A lot of the Nigerian experiences and adventures Cole writes about are common in Ghana, but not as severe! The corruption heavily practiced by the police, the hustle and bustle of the city with zooming okadas (motorcycles) on pot-holed roads, the regular power outages, the wide social and economic disparities and increased armed robbery cases in the suffering economy are all prevalent in Ghana as well.

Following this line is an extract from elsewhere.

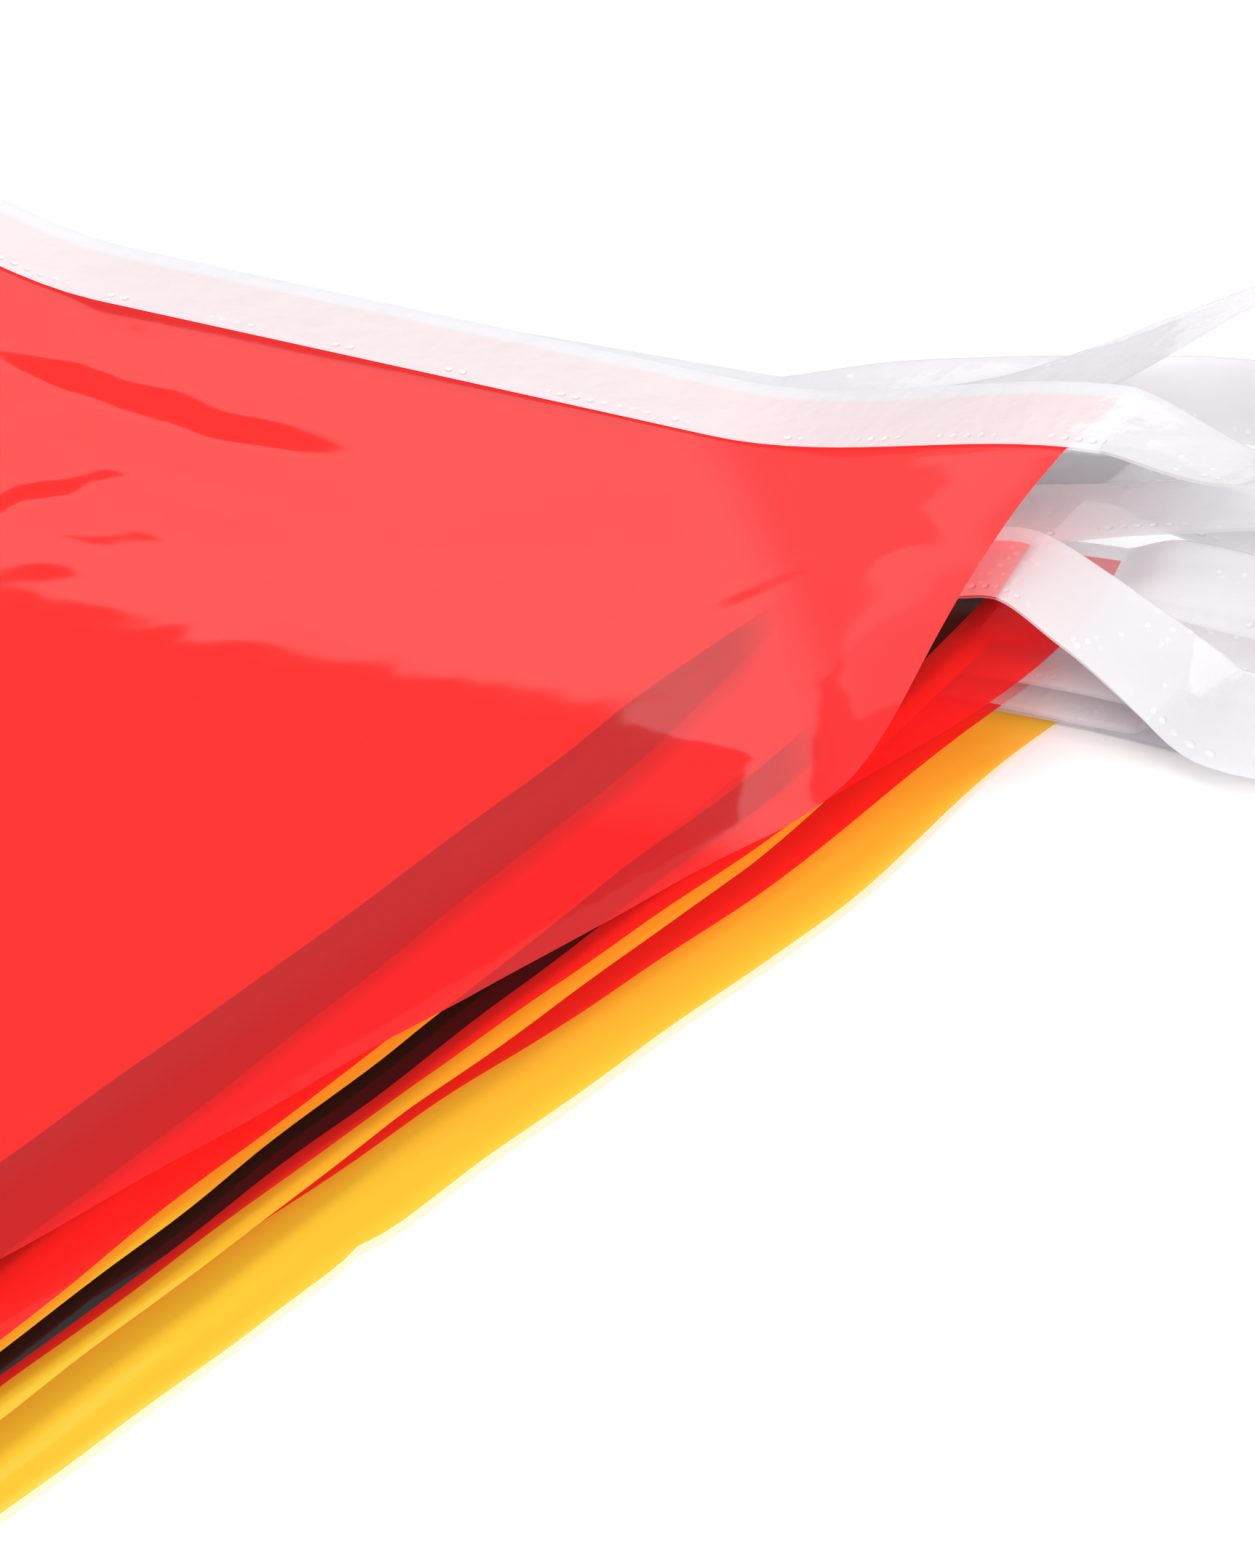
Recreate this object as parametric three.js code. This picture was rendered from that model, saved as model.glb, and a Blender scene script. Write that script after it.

Certain parts of the book wowed me: the widespread of internet frauds conducted in Internet cafes by ‘yahoo yahoo’ boys, the burning of a child thief in a car tire, the gangs that roam the streets of Lagos demanding thousands of naira while being ever-ready to maim citizens were pretty wild! These incidents may seem exaggerated and fictitious but I believe these things actually occur in Lagos, since I’ve heard similar stories from some Nigerian friends. After reading this novel, non-Nigerians may think twice before visiting Lagos because it was written as if Nigerians are always living on the edge of danger!

I loved how the protagonist was a ‘returnee’ as he had been away from Lagos for fifteen years. He sort of returned to Lagos as a stranger with his assimilated Western ways (of democracy). This allowed him to share his shock in the craziness and delight in being back home with a wide array of readers- both foreign and fellow Africans. The protagonist’s fluid identity will help readers unfamiliar with Nigeria to take in Lagos from an insider, yet outsiders’ lens.

This is a suitable book for anyone who would love to learn about the rambunctious nation of Nigeria! Teju Cole expertly discusses and simplifies some of the complex issues the country faces such as corruption, government issues, the oil sector, the health sector etc. Some people may be even more apprehensive about visiting the nation after reading jaw-dropping descriptions, but I’m still keen on visiting Nigeria- Abuja to be precise!

★★★★ (4 stars) – Great book. Highly recommend!